It feels good to to write. Now, these won't be cleanest and most articulate things I spit out. I mean, come on. I'm editing myself now. Wow, that makes me nauseous.
Oh, and I'm not here to really bitch out anyone, or piss and moan about everything. Just a lot of things. But I'm writing. So I got that goin' for me.
With that in mind, I present to you the beginning.
"Land of the Lost" by Silberling. B.
Universal. 2009.
Seen at: http://www.watch-movies-links.net/movies/land_of_the_lost/ (I know, shame on me.) The rest will be theaters.
Let me just say this up front.
I'm not a gawdamn pothead. Which is I hate to admit that I really dug Will Ferrel's "Land of the Lost."
The first official flop of summer '09, "Lost" got a critical curb-stomp. Sporting a 32% last time I checked Metacritic, it's been lamented as being "junk food" (Film Threat), "lame sketch comedy" (Hollywood Reporter) and "terminally stupid, sloppy, campy, and cheesy" (New York Post). All valid, if not scathing assessments. But here's the thing: those criticisms are what I found charming about this super-sized adaption of a kids meal cartoon show.
Chintzy, freaky and fuckin' weird, "Land of the Lost" is brave in its oddity. Like a rejected Spielberg family project from the 1980's, "Lost" is better than one might expect. Why? It's an oddly endearing affair. And it couldn't be any other way. Just look at the source material.
In 1974, Sid and Marty Krofft did something illegal I've probably never heard of, and wound up creating the kids show, "Land of the Lost." A cheapy yarn about a family traveling back through time, it featured oddly threatening clay dinosaurs, vicious zipper-backed sleestaks, and hairy little boys that talked crazy. You know. Cult crazy drug fodder. Or like me, maybe you saw the 1991 version? La-la-la-la-Land of the Lost!
Yeah. Uh. No TV show is sacred or safe. You all know that by now. So here's to 2013's "Married...With Children" movie, starring Paul Giammati.
Back to 2009. With a considerable budget, and a bit of star power, "Land of the Lost" loosely and semi-lovingly takes the prospect of time warps, dinos, sleestaks, and chakas, and enables Will Ferrel make a horse's ass out of himself for the better part of 100 minutes. And that tis all. Want more? Well, it's a journey home story I suppose. But who cares?

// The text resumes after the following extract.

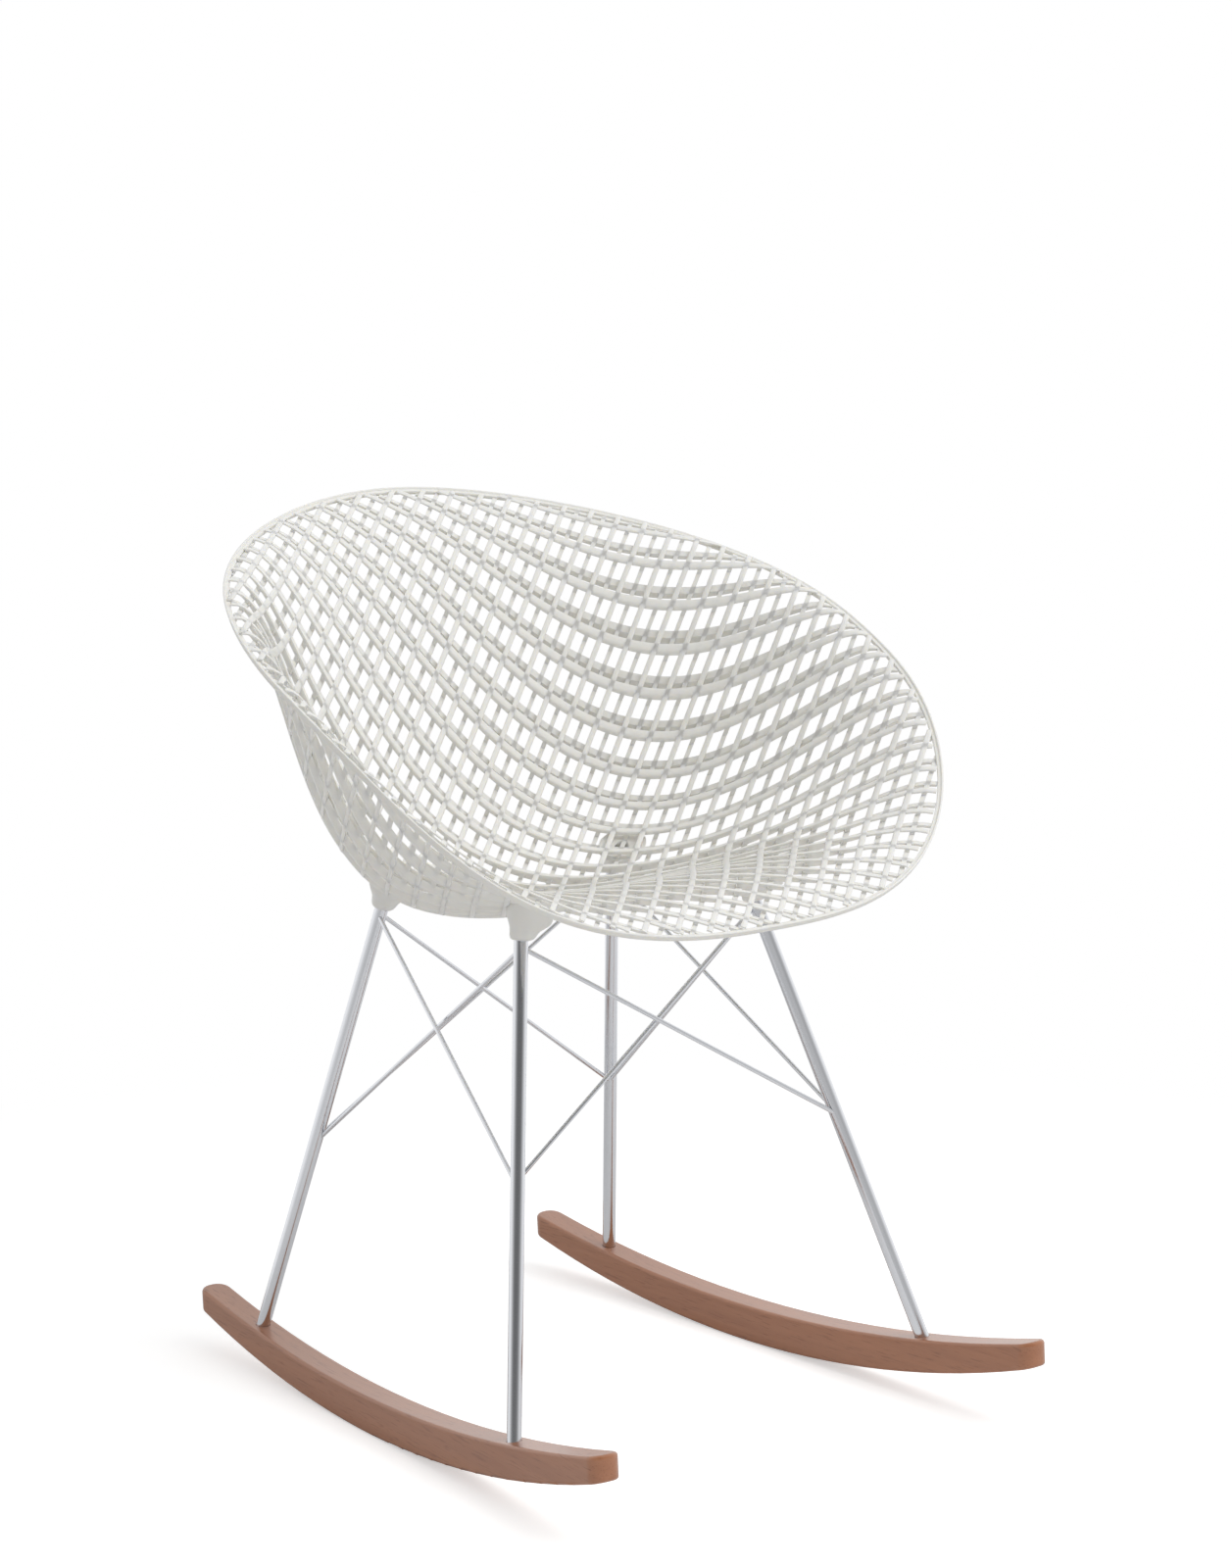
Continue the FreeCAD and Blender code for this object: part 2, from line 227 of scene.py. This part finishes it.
class Finish:
    """A node material under construction."""

    def __init__(self, name):
        self.material = bpy.data.materials.new(name)
        self.material.use_nodes = True
        self.tree = self.material.node_tree
        self.tree.nodes.clear()

    def add(self, kind, inputs, output=0):
        """Any node: its type, and the values or links of its sockets."""
        node = self.tree.nodes.new(kind)
        for key, value in inputs.items():
            feed(self.tree, node.inputs[key], value)
        return Value(self.tree, node.outputs[output])

    def place(self, scale=(1.0, 1.0, 1.0)):
        """Object coordinates, scaled."""
        where = self.add("ShaderNodeTexCoord", {}, OBJECT_OUTPUT)
        return self.add("ShaderNodeMapping", {"Vector": where, "Scale": scale})

    def noise(self, where, scale, detail, roughness=0.5):
        return self.add("ShaderNodeTexNoise", {
            "Vector": where, "Scale": scale, "Detail": detail, "Roughness": roughness})

    def ramp(self, factor, first, second):
        """Grey between two stops, each a position and a level."""
        node = self.tree.nodes.new("ShaderNodeValToRGB")
        for element, (place, level) in zip(node.color_ramp.elements, (first, second)):
            element.position = place
            element.color = (level, level, level, 1.0)
        feed(self.tree, node.inputs["Fac"], factor)
        return Value(self.tree, node.outputs[0])

    def blend(self, factor, first, second):
        """A colour between two, by Mix, whose colours are inputs 6 and 7 and output 2."""
        node = self.tree.nodes.new("ShaderNodeMix")
        node.data_type = "RGBA"
        feed(self.tree, node.inputs[0], factor)
        feed(self.tree, node.inputs[6], first)
        feed(self.tree, node.inputs[7], second)
        return Value(self.tree, node.outputs[2])

    def bump(self, height, strength, distance):
        return self.add("ShaderNodeBump", {"Height": height, "Strength": strength, "Distance": distance})

    def finish(self, inputs):
        """The surface shader and the output."""
        self.add_output(self.add("ShaderNodeBsdfPrincipled", inputs))
        return self.material

    def add_output(self, shader):
        out = self.tree.nodes.new("ShaderNodeOutputMaterial")
        self.tree.links.new(shader.socket, out.inputs["Surface"])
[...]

Ferrel is Dr. Rick Marshall, shamed quack scientist and maker of an elusive time warping machine (complete with showtune playback). After being propositioned by the adorably optimistic Holly Cantrell (an uber-cute Anna Friel, TV's "Pushing Daisies"), Rick and Holly decide to try out Rick's glorified fax machine. Before the warp, they congregate with the little skeezer that is Will Stanton (a shit-hot Danny McBride, TV's "Eastbound and Down"), a fireworks salesman and all-around affable dirtbag.
From there, it's dino-piss, Cher-jokes, pleasant PG-13 cursing, showboating Chakas, and plenty of Ferrel on McBride action. Want a story? Tough. The amusement is in production design, sight gags, and Ferrel and McBride's brands of humor. Bo Welch ("Joe Versus the Volcano") creates the wildest flea market of Arabia you've ever seen, alone worth admission. And despite the ease of brushing off crass kiddy kids (dino piss ... dino piss), you gotta admire a movie willing to be so eccentric in its gags.
Ferrel, regardless of how lazy the material presented to him be, manages to strengthen it with his perpetually spastic manboy thing (see "Wedding Crashers"). When a grown man has to justify his Florscheim zipper boots in the middle of a jungle chase, you laugh not because it's actually funny. You laugh because when the hell do you hear anyone talk about anything like that? Especially during a foot chase? Ferrel brings the doofus, just fine. And McBride's greasy sideshow is more than enough to match Ferrel's mainlining. The Latin Grammy's gag? The drug scene? Yeah, it needs to seen. At least to be believed.
And I'm not even getting into the horn-dog hairball Chaka (Jorma Jaccome, you know him from "gizzing in his pants"). Yeah, he's funny too.
Now, if that ain't your cup of dino piss (yay! we said it again!), then skip it. Oddlt enough, this is director Brad Silberling's ("Casper") most interesting and courageous film. It's awkward man. Violent, confusing and uneven too. But ... meh.
Chances are, most people will find it stupid, and they're probably right. But when we get stupidity this pricey outside of Republican politics? Mark my words, "Land of the Lost," were it to come out in 1983, it'd be the third cousin to "Goonies" or "Gremlins" or something odd like that. The only way it should have been. Give it time. You'll watch this ten times on USA, I promise.